A second useful habit is to keep your pressing direction consistent within each row. When seams nest well, the block lies flatter and the points look cleaner. You do not need to overthink it. Just decide which direction the seams should go, press them that way, and stick with it. That small bit of order is what makes the block feel calm instead of chaotic. It is also one of the reasons experienced quilters can move through star blocks more efficiently: they are not guessing at each step. They are repeating a process that already works.

Closing Thoughts

The ohio star quilt block is not difficult because the shapes are complicated. It is difficult only when the small details get rushed. Once you treat the HSTs as the foundation, keep your seam allowance steady, and lay out the block before sewing, the whole project becomes much more manageable. That is the real secret here: the block is built from simple parts, and each part has a job. When every unit is accurate, the star points show up the way they should, and the finished block looks calm, balanced, and worth the effort.

If your first attempt was a little wobbly, that does not mean you are bad at quilting. It usually means you now know exactly where the block is sensitive. That is useful information. The next block will be better because you will cut with more intention, press with more care, and trust the layout instead of forcing it. If you like learning quilting in a structured way, with clear steps and no mystery, Mrs. Quilty is built for that kind of confidence-building at home.

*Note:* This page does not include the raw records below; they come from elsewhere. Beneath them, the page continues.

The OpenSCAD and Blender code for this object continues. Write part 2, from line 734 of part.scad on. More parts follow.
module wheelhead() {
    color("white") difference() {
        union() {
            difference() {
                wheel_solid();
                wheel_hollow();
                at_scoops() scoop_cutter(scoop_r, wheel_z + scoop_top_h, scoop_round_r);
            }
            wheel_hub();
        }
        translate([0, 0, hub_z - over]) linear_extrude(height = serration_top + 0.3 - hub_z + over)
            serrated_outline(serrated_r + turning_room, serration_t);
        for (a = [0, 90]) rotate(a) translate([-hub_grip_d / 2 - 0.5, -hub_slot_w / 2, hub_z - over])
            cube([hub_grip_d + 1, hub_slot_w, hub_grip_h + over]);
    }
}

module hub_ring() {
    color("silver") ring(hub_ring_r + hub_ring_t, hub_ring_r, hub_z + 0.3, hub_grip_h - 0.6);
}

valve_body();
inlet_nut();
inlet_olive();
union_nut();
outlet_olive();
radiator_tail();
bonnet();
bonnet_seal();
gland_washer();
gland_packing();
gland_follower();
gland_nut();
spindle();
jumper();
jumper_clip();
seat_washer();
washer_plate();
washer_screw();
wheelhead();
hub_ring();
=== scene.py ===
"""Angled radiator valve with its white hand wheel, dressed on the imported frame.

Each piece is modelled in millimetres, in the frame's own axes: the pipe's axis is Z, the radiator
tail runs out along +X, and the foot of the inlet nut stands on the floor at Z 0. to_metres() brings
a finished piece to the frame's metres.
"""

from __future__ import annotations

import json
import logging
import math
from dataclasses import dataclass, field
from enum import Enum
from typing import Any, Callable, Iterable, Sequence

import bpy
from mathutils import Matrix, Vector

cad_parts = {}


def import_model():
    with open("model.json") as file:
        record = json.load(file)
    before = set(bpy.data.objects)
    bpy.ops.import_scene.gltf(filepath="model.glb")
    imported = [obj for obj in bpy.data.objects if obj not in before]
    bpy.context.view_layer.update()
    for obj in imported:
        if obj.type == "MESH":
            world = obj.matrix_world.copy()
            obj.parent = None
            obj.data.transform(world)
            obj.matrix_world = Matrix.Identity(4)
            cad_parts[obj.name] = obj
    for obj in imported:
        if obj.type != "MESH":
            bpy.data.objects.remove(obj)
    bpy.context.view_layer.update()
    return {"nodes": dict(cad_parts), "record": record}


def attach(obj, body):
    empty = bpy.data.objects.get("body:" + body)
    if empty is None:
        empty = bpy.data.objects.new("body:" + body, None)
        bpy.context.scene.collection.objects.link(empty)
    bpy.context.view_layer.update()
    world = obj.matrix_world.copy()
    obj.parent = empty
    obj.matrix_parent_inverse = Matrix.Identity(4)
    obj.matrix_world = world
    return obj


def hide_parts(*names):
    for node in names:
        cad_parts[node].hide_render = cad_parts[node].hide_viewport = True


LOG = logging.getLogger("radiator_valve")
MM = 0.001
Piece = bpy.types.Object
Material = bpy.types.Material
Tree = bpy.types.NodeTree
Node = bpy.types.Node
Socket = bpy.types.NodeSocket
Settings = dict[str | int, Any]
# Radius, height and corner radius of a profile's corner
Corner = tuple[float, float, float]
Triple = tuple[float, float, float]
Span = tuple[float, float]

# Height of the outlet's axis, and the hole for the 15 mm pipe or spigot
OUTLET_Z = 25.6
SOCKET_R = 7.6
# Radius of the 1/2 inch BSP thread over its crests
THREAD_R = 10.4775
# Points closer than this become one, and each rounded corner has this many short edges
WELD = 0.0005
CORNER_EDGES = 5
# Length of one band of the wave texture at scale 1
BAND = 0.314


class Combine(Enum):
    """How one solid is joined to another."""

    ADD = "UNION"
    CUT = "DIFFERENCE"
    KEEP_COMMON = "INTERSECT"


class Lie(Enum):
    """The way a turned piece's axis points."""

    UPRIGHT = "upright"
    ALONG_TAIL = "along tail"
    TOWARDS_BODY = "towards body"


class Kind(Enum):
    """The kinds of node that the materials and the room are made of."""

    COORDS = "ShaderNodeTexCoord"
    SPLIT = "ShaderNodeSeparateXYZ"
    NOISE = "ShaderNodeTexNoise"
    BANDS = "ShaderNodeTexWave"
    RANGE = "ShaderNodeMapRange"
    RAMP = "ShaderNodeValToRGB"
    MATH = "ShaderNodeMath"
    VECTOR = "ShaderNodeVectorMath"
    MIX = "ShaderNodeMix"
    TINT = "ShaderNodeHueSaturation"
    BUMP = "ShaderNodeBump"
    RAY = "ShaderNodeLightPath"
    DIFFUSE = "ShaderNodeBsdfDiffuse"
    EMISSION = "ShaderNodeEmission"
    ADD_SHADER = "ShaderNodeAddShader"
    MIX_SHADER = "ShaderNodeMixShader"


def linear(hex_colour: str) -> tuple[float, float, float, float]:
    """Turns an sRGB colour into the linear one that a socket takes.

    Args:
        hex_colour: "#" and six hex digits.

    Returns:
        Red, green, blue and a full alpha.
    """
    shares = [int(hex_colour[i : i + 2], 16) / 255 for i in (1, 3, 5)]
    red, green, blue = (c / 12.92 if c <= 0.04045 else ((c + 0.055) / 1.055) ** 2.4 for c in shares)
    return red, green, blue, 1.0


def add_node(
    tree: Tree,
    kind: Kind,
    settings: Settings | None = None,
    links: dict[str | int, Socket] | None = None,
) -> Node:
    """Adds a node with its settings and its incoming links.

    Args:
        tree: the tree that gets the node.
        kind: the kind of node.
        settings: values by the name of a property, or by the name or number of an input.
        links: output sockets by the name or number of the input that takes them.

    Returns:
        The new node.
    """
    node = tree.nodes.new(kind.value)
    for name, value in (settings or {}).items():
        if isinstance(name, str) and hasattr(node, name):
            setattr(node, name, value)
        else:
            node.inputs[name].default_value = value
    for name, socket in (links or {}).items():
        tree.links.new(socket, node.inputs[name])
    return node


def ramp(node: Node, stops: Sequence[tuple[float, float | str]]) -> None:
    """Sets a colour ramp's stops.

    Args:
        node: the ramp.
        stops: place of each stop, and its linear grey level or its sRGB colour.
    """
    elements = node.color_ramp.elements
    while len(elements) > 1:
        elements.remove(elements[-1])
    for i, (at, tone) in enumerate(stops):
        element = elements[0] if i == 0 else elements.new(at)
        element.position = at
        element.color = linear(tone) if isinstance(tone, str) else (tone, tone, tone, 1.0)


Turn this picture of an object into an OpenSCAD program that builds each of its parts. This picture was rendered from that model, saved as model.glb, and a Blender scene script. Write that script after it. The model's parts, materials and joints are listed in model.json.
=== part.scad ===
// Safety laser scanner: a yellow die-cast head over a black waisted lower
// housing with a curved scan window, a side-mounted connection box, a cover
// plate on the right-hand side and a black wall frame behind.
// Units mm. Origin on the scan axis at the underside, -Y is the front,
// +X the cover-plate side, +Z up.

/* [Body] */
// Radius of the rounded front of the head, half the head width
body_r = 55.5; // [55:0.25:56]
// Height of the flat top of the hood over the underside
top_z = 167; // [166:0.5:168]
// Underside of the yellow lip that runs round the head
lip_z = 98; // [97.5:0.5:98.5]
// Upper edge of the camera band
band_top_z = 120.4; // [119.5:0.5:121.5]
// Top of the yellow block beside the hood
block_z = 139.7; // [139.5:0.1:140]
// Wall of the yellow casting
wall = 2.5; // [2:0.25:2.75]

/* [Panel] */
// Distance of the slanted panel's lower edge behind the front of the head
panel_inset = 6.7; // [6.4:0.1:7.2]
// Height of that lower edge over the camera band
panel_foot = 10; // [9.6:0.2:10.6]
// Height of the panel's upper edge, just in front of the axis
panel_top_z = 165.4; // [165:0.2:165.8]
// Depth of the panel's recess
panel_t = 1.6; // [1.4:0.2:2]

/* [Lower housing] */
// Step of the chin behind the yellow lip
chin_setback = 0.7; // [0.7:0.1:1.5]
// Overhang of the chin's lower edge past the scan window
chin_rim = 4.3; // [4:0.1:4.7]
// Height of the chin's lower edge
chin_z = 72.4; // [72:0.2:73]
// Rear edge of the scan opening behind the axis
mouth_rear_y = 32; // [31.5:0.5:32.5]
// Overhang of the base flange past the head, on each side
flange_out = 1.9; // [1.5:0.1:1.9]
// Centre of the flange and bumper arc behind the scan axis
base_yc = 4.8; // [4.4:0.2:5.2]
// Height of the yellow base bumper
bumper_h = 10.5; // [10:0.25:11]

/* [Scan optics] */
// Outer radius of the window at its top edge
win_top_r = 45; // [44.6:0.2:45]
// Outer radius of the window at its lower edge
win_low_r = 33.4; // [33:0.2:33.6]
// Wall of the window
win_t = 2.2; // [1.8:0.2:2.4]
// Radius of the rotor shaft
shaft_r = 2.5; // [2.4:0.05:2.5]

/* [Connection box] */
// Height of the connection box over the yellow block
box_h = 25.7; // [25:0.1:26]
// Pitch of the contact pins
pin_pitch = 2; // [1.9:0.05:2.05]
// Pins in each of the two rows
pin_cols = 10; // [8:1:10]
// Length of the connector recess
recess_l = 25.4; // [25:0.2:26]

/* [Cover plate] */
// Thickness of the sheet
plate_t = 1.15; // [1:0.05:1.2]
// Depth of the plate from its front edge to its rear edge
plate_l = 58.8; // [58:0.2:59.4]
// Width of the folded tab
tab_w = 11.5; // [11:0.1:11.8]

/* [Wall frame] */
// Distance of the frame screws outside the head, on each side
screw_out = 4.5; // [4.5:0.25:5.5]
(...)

Keep this block method in your back pocket for the next time you want a strong classic star without a lot of fuss. It is one of those patterns that teaches good habits while still giving you a satisfying finish, and that makes it a very good use of your sewing time.

FAQ

What size should an Ohio Star quilt block be?

The size depends on your pattern, but the finished block is usually built from units that finish evenly in a grid. Always follow the pattern measurements and test one block first if you are unsure.

Why are my Ohio Star points getting cut off?

Cut-off points usually come from seam allowance drift, HSTs that are too small, or blocks assembled without checking the layout first. Measuring each unit before sewing the rows usually solves it.

Do I need to press seams open for an Ohio Star?

Not necessarily. Many quilters press to one side so seams can nest more easily. The best choice is the one that keeps your block flat and your intersections lined up cleanly.

Can I make an Ohio Star with scraps?

Yes, and scraps can make the block look lively. Just make sure the fabrics have enough contrast so the star shape still reads clearly against the background.

What is the fastest way to improve my star quilt blocks?

Focus on accurate half-square triangles, consistent trimming, and careful layout before sewing. Those three habits make the biggest difference in how crisp the finished block looks.